[WHAT TO DO]: Where a line holds the word "this", copy that line.

[DATA]:
-- START --
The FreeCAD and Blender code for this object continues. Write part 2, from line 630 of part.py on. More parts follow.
-- END --
-- START --
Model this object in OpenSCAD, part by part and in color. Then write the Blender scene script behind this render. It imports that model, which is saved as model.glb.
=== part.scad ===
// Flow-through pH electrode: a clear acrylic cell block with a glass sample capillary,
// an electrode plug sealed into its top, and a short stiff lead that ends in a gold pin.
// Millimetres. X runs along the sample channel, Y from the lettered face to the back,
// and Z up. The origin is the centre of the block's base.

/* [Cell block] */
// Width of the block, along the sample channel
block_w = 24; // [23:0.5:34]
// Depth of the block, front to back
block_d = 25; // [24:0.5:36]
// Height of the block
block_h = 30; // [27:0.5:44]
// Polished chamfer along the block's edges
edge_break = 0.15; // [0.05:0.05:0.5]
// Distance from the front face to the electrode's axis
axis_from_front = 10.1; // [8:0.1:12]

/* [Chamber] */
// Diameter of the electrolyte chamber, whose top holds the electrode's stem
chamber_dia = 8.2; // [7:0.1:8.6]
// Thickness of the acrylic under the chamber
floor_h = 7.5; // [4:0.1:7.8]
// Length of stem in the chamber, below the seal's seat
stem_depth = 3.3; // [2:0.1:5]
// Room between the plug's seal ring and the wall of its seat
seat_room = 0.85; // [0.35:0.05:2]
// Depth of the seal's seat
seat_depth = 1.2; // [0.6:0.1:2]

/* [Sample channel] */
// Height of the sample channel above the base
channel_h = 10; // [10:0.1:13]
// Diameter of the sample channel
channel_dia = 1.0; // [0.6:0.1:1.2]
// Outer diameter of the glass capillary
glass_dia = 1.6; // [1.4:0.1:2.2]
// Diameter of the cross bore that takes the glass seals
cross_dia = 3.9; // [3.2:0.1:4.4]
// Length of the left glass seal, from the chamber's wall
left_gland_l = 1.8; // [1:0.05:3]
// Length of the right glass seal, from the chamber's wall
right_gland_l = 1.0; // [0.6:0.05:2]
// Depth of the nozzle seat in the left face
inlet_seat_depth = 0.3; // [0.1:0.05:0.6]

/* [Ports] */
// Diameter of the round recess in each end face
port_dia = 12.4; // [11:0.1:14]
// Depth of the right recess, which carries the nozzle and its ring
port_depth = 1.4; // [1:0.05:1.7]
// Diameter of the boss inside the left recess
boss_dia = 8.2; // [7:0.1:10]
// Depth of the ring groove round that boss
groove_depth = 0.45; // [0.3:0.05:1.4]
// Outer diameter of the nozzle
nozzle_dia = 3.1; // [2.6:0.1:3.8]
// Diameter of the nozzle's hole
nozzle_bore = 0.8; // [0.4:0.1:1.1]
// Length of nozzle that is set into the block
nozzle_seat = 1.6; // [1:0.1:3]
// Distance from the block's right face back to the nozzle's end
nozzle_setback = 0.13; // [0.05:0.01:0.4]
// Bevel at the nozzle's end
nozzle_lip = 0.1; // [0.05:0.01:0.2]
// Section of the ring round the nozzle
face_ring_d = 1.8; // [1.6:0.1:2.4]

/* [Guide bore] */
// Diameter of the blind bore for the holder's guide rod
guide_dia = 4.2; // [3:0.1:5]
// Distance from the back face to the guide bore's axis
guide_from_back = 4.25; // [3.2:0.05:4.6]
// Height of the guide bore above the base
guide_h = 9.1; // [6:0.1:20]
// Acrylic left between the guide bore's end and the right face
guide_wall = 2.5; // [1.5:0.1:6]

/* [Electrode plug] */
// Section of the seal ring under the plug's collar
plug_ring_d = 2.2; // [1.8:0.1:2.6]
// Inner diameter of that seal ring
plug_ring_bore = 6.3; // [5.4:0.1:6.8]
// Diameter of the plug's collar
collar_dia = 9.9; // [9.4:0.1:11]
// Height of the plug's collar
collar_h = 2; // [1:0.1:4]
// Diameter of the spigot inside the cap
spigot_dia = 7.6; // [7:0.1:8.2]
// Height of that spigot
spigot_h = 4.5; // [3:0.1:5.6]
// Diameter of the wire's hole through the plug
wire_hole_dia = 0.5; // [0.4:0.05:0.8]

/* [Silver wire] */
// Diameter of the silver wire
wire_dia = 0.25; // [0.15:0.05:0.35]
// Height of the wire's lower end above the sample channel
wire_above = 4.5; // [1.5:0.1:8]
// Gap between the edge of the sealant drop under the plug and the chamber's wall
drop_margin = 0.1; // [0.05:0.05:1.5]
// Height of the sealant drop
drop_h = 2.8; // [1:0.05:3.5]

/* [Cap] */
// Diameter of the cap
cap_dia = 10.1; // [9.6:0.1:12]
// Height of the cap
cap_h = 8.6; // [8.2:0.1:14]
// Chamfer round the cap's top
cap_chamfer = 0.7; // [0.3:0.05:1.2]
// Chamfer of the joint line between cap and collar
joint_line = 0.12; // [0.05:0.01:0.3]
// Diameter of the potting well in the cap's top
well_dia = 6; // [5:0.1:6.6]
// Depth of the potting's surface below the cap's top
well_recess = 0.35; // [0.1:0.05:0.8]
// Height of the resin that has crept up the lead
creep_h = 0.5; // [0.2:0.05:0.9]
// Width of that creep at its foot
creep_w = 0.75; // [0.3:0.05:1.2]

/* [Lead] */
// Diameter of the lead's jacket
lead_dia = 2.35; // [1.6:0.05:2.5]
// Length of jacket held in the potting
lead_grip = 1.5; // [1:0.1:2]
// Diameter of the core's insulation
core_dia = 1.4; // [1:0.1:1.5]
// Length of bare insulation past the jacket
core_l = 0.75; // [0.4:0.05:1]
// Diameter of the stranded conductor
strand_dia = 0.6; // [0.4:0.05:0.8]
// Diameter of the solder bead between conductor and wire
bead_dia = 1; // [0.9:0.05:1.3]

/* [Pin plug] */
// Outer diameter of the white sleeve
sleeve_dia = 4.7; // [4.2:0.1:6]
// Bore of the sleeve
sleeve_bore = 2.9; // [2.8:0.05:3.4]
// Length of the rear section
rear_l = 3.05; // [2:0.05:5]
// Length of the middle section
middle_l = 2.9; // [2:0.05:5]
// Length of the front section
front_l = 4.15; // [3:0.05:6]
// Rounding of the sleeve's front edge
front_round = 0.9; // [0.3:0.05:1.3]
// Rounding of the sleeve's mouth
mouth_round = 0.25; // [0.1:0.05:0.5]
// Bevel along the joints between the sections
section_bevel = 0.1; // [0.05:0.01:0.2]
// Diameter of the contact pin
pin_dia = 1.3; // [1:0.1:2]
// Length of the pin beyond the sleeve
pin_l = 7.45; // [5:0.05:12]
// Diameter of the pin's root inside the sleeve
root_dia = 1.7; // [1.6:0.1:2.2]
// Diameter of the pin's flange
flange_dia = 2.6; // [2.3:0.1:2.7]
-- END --
[FINAL ANSWER]:
The FreeCAD and Blender code for this object continues. Write part 2, from line 630 of part.py on. More parts follow.
Model this object in OpenSCAD, part by part and in color. Then write the Blender scene script behind this render. It imports that model, which is saved as model.glb.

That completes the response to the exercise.